I decided I didn’t like the name Wisdom for the Week. It was bulky and pretentious and altogether non-pithy. So after being absent for a few weeks (dreadfully sick – dreadfully, dreadfully, sick have I been), I am back. With a new name. And a new bounce in my step. And hopefully, health that will have some sticking power.
Introducing…Monday Musings. Here’s this week’s Musing straight from the brain of Yours Truly:
I firmly believe in the importance of not taking myself too seriously. For this reason, I regularly have a good laugh about this work I’ve chosen, the glamorous life of bringing people together who will get disgusted at one another, and then helping them to be nice to each other. It really is delightful, but it can also be extraordinarily stressful. The most laughable moments are the ones where I myself have to practice what I preach, and I don’t know how to – or if I do, I don’t want to. Reconciling with the proverbial ‘other’ is part of what God calls us to and I love the results, but the process is really rather annoying.
It is unusual for me to have to work at wanting to reconcile with someone. To a fault, I don’t hold grudges. I love peace and harmony, which is, of course, why I decided to adopt a cause where those two qualities are almost always impossible to find. (Again, time to laugh at myself). But there are always exceptions to the rule, even for good-old-harmonious-me, and there are two grudge-worthy people in my life – two people that when I consider having to reconcile with them, my stomach turns into knots and I think I might have to vomit. Or run away. Or have a panic attack. I’m sure you know the feeling.
There’s this foreboding sense I have that someday, I’m really going to have to practice what I preach. Honestly, I am waiting for the day when God sets me smack dab in a situation where I am presented with an opportunity to reconcile with even these folks, because, as I said, this is my life. It’s funny like that. If God ever calls me to go through that gut-wrenching work, I’ll reference this post and tell you all, with much dismay, that I was prophetic. In the meantime, I seem to be getting some good practice with all kinds of folks that remind me of those two in various smaller ways. Maybe this is reconciliation boot camp I’m in? Perhaps.
Here’s the truth: Reconciling is hard work. Freakishly hard work. It’s a balancing act which oftentimes feels next to impossible.
The process of establishing boundaries which protect, truthfulness that destroys inauthenticity, and boundless grace that restores life is only one that God has perfected. It’s tricky. This idea of convicted civility, as Richard Mouw puts it, is nice and pretty as a theory. It makes you feel warm and fuzzy, inspired and excited as you read about it, but making it a practice of your life is not so “tie it up in a bow” pretty.

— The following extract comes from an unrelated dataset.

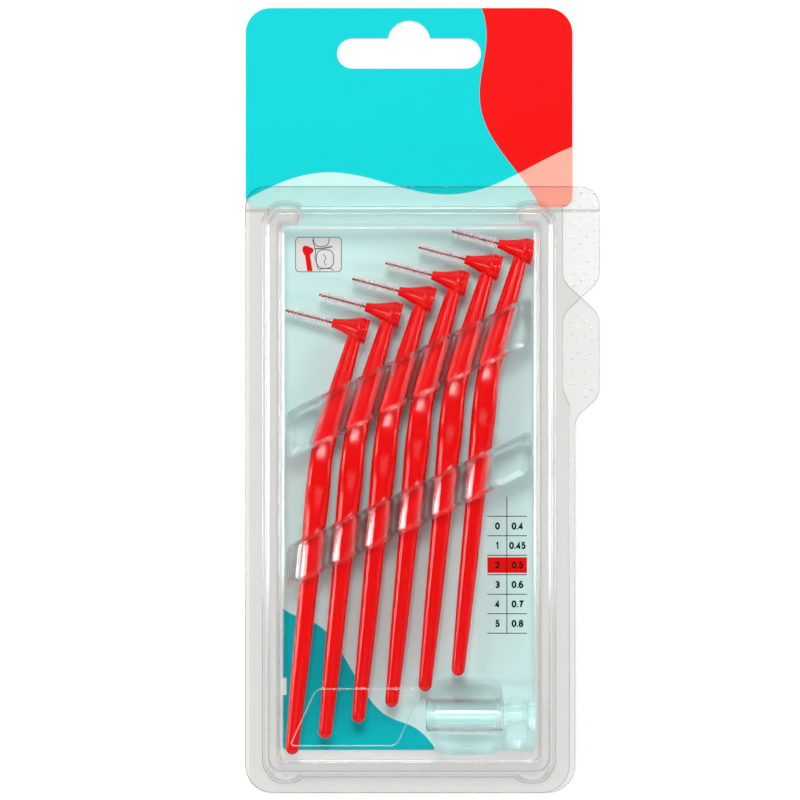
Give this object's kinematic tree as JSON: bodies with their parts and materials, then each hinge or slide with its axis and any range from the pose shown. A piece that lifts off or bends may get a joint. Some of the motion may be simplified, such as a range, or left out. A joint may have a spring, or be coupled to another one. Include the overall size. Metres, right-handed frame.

Sometimes we’ll disagree on the borderline between honesty and hurtfulness. Sometimes we want someone to extend mercy and kindness to us and instead we meet with unapologetic truth telling. Sometimes our timing is off – we misinterpret what the other person needs or worse, sometimes we just don’t care. The fact is, sometimes we will just disagree on what is true, right, and good. And when we disagree, it’s going to sting. So how do we live in the tension of “someone might get hurt” and still not act in ways that are hurtful? How do we avoid harming one another in the midst of disagreement?
When common ground can’t be established, default to letting the other person know (either through your actions or words) that you are for them. You might disagree with him/her, you might even be hurt by what they’ve done, but be for them. Root for them, if even from a distance. I am convinced there is a way to humble yourself before another, serving them kindly and compassionately, even those who have defiled or violated you. There is a way to serve those who have hurt you without lessening or violating yourself. I’m still stumbling through what this looks like, but I think it’s possible. I have a good model. After all, Jesus washed his betrayers feet.
It’s because of Christ’s example that I’m reminded of something. Those folks, the worst ones, the terrible ones – even they are the beloved of God. I have to pray this. I have to say it out loud sometimes when I’m struggling the most to forgive and reconcile: “________ is the beloved of God.”
And so are you, dear ones. So are you.
I talk about reconciling and sexuality and faith every day, and I answer people’s questions about these things constantly. And sometimes, I listen to my own advice and wonder how to put it into practice. But sitting in the midst of the questions and the mess, I feel like I’m becoming a little more like the True One.
What about you? Whose name do you need to put in that blank, remembering that they are one of God’s favorites? How can you serve even your enemy this week?